Friday, 25 March 2016

The Lent Project #9 How to Spend Your Good Friday

There is a part of me that for many years shrank from Good Friday. It just seemed like an unnecessarily mournful day, where we'd feel guilty if we laughed or were lighthearted, kind of like when you're at the funeral of someone you're not close to, and feel the need for somber faces without any inner disposition toward somberness.

Then some years ago as I began to go deeper into my faith, my heart came to know that

It was MY infirmities that he bore, MY sufferings that he endured, he was pierced for MY offenses, crushed for MY sins; upon him was the chastisement that makes ME whole, by his stripes *I* am being healed. 

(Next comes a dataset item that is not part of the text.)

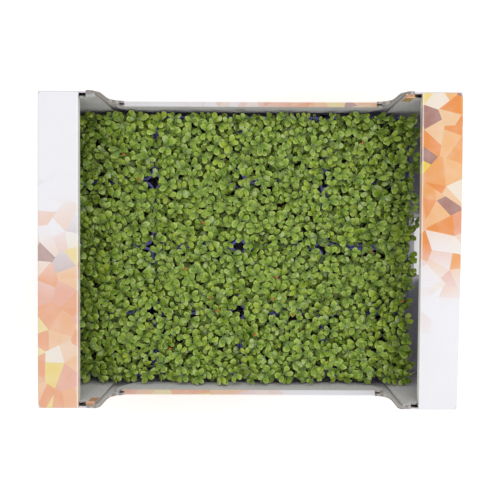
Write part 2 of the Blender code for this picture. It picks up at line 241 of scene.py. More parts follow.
# Painted light: the tucked strips' faces below their tops are the same board, painted paler as if
# lit brighter.
TUCK_PAINTED_LIGHT = (0.60, 0.59, 0.60, 1)
TUCK_ORANGE = (0.50, 0.17, 0.025, 1)
TUCK_COVER = 0.85
TUCK_COVER_LOSS = 0.28
TUCK_BAND_X = (0.1440, 0.1574)
TUCK_BAND_Y = (0.1385, 0.1472)
TUCK_TOP_Z = (TUCK_TOP - 0.0006, TUCK_TOP + 0.0006)
TUCK_BARE_FROM = TUCK_INNER + 0.0022
FACET_PALETTE = [
    (0.00, (0.72, 0.240, 0.040, 1)),
    (0.22, (0.76, 0.41, 0.17, 1)),
    (0.46, (0.74, 0.54, 0.055, 1)),
    (0.51, (0.75, 0.59, 0.19, 1)),
    (0.57, (0.75, 0.48, 0.27, 1)),
    (0.68, (0.74, 0.32, 0.095, 1)),
    (0.80, (0.70, 0.29, 0.155, 1)),
    (0.87, (0.34, 0.155, 0.12, 1)),
    (0.955, (0.76, 0.66, 0.54, 1)),
]


def facet_cells(graph, x, y, z):
    """The sheet's mosaic: uneven cells, each cut into wedges. Gives two draws for each wedge."""
    down = graph.math("MULTIPLY", z, FOLD_SHEAR)
    across = graph.math("SUBTRACT", x, down)
    along = graph.math("SUBTRACT", y, down)
    sheet = graph.add("ShaderNodeCombineXYZ", {0: across, 1: along}).outputs[0]
    cells = graph.add(
        "ShaderNodeTexVoronoi", {"Vector": sheet, "Scale": CELLS_PER_METRE}, voronoi_dimensions="2D"
    ).outputs
    draw = graph.add("ShaderNodeSeparateColor", {0: cells["Color"]}).outputs
    from_middle = {0: sheet, 1: cells["Position"]}
    offset = graph.add("ShaderNodeVectorMath", from_middle, operation="SUBTRACT").outputs[0]
    offset = graph.axes(offset)
    angle = graph.math("MULTIPLY", graph.math("ARCTAN2", offset[1], offset[0]), 0.5 / math.pi)
    turn = graph.math("FRACT", graph.math("ADD", angle, draw[1]))
    wedge = graph.math("FLOOR", graph.math("MULTIPLY", turn, FACETS_PER_CELL))
    draws = []
    for start, step in zip((draw[0], draw[2]), WEDGE_STEPS):
        moved = graph.math("ADD", start, graph.math("MULTIPLY", wedge, step))
        draws.append(graph.math("FRACT", moved))
    return draws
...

It was not the suffering of a stranger, but One whom I know and love, One who looks at me with a gaze of such tender love, even as He is bruised and bloody, and the suffering still isn't over. One who knows my ugliest sin, and has not only loved me and forgiven me for it, but has made a way for me to be holy, to be different, by taking on the sin that I hate, and fighting it for me.

But what could I do with that knowledge? What does He want from me?

In the Passion of the Christ, I saw Mama Mary living it with Him. She didn't look away. How comforting, how consoling it must have been to be accompanied by the ones you love into the darkest valley you have tread. I've felt it, when I have struggled the most, no one could take my suffering away from me, but their presence, their silent entering into my suffering, their sympathetic gaze took some of the sting away.

C.S Lewis depicts it so beautifully in 'The Lion, The Witch and The Wardrobe', as Lucy and Susan walk with Aslan on the night before he is taken captive by the Witch, and then watch with deep grief as He is mocked and killed in the hour when evil seemed to triumph.

Fr. Raneiro Cantalamessa talks about his indignation when he hears some people say that the joy of the Resurrection should be proclaimed, but we should avoid returning to a certain kind of spirituality that is too oriented towards suffering.
'It is true we should emphasize faith and the joy of the Resurrection to the extreme, but the balance does not lie in scaling back to moderate doses of self-denial and of the cross. That is an entirely a human way of thinking. The balance comes only in carrying both to extremes: fully accepting the cross in the depths of our souls so that we can fully experience the Resurrection in the depths of our souls.' Sober Intoxication of the Spirit
So on this Good Friday, let us walk with the Lord. Let us fast, and embrace the hunger, offering it to Him as a sacrifice to console Him. Let us bear patiently the heat and the long Good Friday service. Let us be extra gentle with the people around us. Let us take on the little extras to be with Him- the parish Way of the Cross, spending an hour in prayer, reading Good Friday reflections, praying the Divine Mercy chaplet at 3- the hour of mercy on Good Friday! What a powerful hour to pray for the conversion of souls.

Just be close to Him, tenderly speaking with Him through this day, keeping a place of silence within you, where He can rest.